Choosing a career, like anything else, can't be summed up in duelling platitudes. Passion and pragmatism both count. Sure, you can decide at 18 to be an engineer. But if you don't care about it, don't want it, you won't be very good at it. No matter how well-designed a car is, it don't go without having a spark.

Sure, most of us have had jobs at one time or another that put food on the table but left our souls starving. It's possible -- and even normal -- to be competent without being inspired. But that's a recipe for mediocrity. It's an old wives' tale that the world is divided between dreamers and doers. Any individual who is remembered by history was a combination of both. You don't quit the safe job to take up navel-gazing, but you keep your eyes and mind open for a next move most folks don't see.

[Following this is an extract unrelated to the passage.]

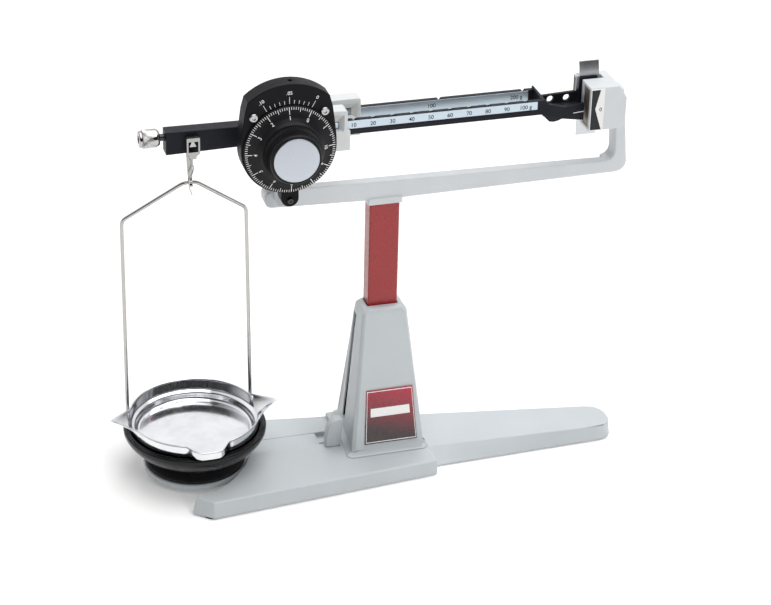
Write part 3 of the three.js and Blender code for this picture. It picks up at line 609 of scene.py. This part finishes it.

The most important decision any 22-year-old can make is to be adaptible. To be prepared to veer from the planned path in pursuit of something that's lucrative or interesting or novel. I've talked to massively successful people, and very few of them thought, in college, that they'd be where they were. They moved to new industries or invented them.

That's the central message I took away from Jobs' speech -- he's a billionaire from a few different industries, none of which existed when he was in college. If he'd set his path early and never strayed, if he'd taken the safe choice and become an accountant on Wall Street, he wouldn't be where he is.